Consider a system which is characterized by the extensive variables $$(U,V,N_1,...,N_m)$$. For a quasistatic process which occurs in contact with some pressure reservoir and where the $$N_i$$ are constant, one has $$dU = TdS -PdV \implies TdS = dQ,$$ where the implication follows from the First Law. Defining the relevant Legendre transform for constant pressure processes (the enthalpy, $$H = U+PV$$) leads to $$dH = TdS +VdP = TdS = dQ,$$ where we have used $$dP = 0$$ for this quasistatic process occurring while in contact with a pressure reservoir.

Now I emphasize that this development has depended intimately on $$dN_i = 0$$ throughout. Nevertheless, in his Chapter 6.4, Callen uses $$dH = dQ$$ even for processes involving chemical reactions (but which are otherwise closed), wherein the $$dN_i$$ are certainly not constant in general. He provides no justification for using this though, so I am hoping someone can clear that up.

• You are probably referring to this on the bottom of p169 "Whereas the partial molar Gibbs potentials characterize the equilibrium condition, the enthalpy finds its expression in the heat of reaction. This fact follows from the general significance of the enthalpy as a "potential for heat flux" at constant pressure (equation 6.29). That is, the flux of heat from the surroundings to the system, during the chemical reaction, is equal to the change in the enthalpy." but you should read further down, bottom of p170 Commented Jul 5, 2023 at 15:35
• "The quantity $dH/d \tilde{N}$ is known as the heat of reaction; it is the heat absorbed per unit reaction in the vicinity of the equilibrium state.

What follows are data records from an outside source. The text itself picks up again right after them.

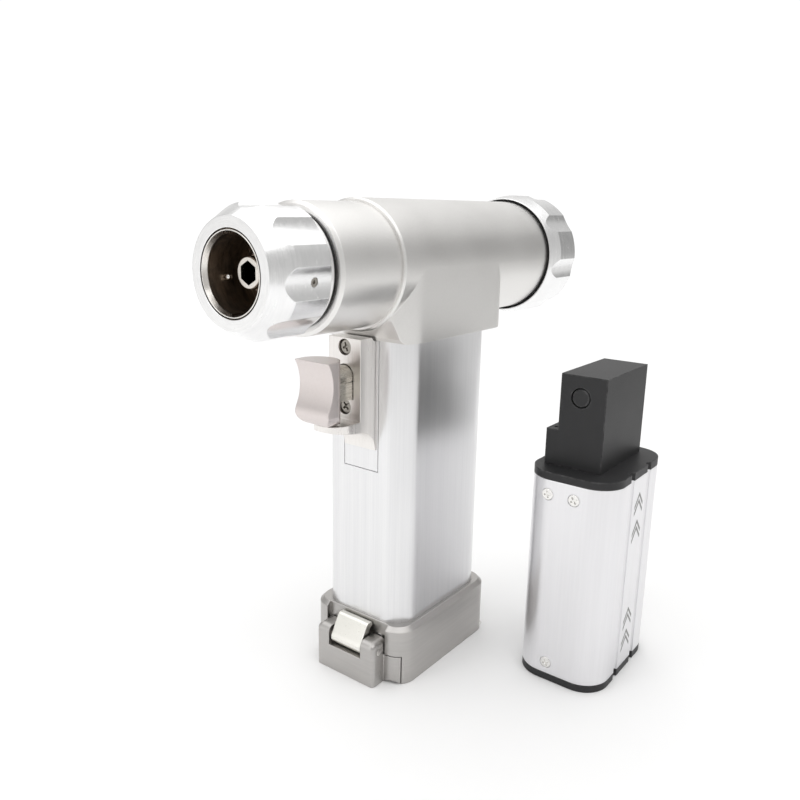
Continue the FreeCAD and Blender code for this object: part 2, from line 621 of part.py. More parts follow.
def stem_outline(sk, gap):
    w = D["stem_half_width"] + gap
    r = D["stem_half_width"] + gap
    loop(sk, [(-w, D["stem_bottom"] - gap), (w, D["stem_bottom"] - gap), (w, D["stem_top"] - D["stem_half_width"]),
              (r, 0.0, D["stem_top"] - D["stem_half_width"]), (0.0, D["stem_top"] + gap),
              (r, 0.0, D["stem_top"] - D["stem_half_width"]), (-w, D["stem_top"] - D["stem_half_width"])])


sk = new_sketch(b, "YZ_Plane", GL + 1)
stem_outline(sk, Size(0.5, "(0.5)"))
feature(b, "Pocket", sk, 6.0)

b = new_body("trigger_panel")
sk = new_sketch(b, "YZ_Plane", GL - D["panel_thick"])
rect(sk, -D["panel_half_width"], D["panel_half_width"], D["panel_bottom"], 132.8)
feature(b, "Pad", sk, D["panel_thick"])
sk = new_sketch(b, "YZ_Plane", GL + 1)
stem_outline(sk, Size(0.4, "(0.4)"))
feature(b, "Pocket", sk, 6.0)

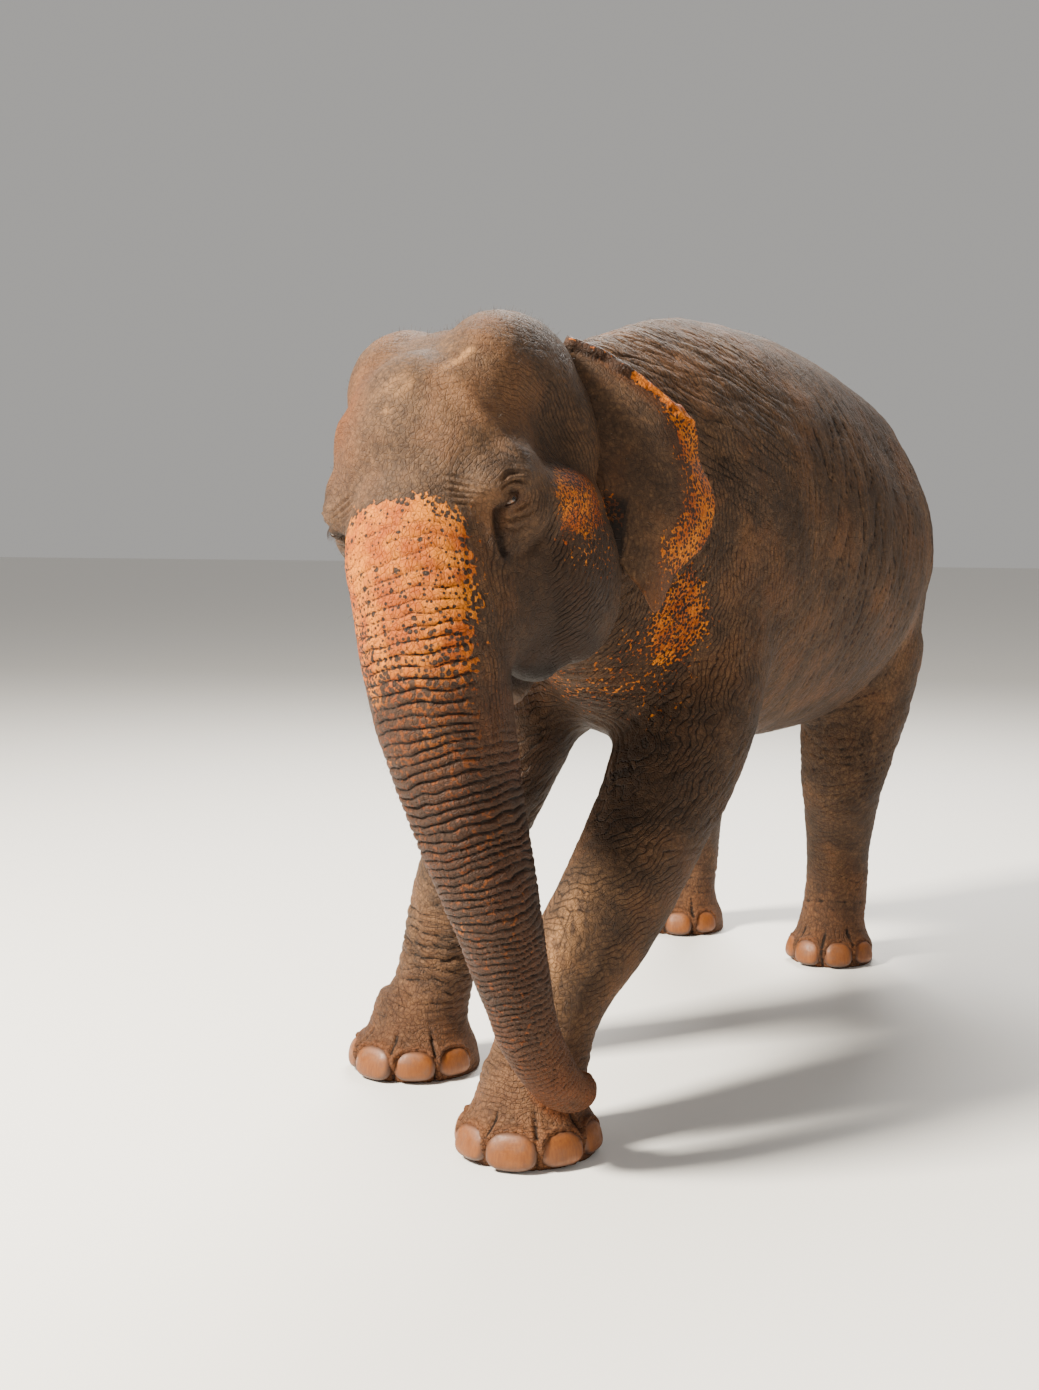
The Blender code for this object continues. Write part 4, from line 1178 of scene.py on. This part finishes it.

It is positive for endothermic reactions and negative for exothermic reactions. We have assumed that the reaction considered is not one that goes to completion. If the reaction does go to completion, the summation in equation 6.57 does not vanish in the equilibrium state, and this summation appears as an additional term in equation 6.58, etc." Commented Jul 5, 2023 at 15:36
• I'm not sure if this is correct but I think this is because the number of atoms does not change in a chemical reaction, even if they're being re-arranged into different molecules and compounds, so dN, is probably not being changed anywhere. Commented Jul 5, 2023 at 16:26
• To confirm, you are saying (which I agree with) that $dH=dQ$ if and only if we are at a point in configuration space whereat $\sum \mu_i \nu_i=0$ (i.e. in that particular case of chemical equilibrium)? @hyportnex
– EE18
Commented Jul 5, 2023 at 16:51
• almost, per equation 6.58 if $dH/d\tilde N = -T \partial (\sum_j \nu_j \mu_j)/\partial T$ therefore if $\sum_j \nu_j \mu_j$ is independent of temperature then $dH/d\tilde N=0$. Not being a chemist I do not know what significance this may have in general but certainly the special case of $\sum_j \nu_j \mu_j = 0$ falls into that category with which I can at least "empathize". Commented Jul 5, 2023 at 18:43

Writing dQ=TdS is the part of your analysis that is incorrect. It should read $$dQ=TdS-Td\sigma$$, where $$d\sigma$$ is the differential entropy generated due to irreversibility of the chemical reaction. So, $$Td\sigma=-\sum{\mu_j}dN_j$$which captures the entropy generation due to the spontaneous reaction.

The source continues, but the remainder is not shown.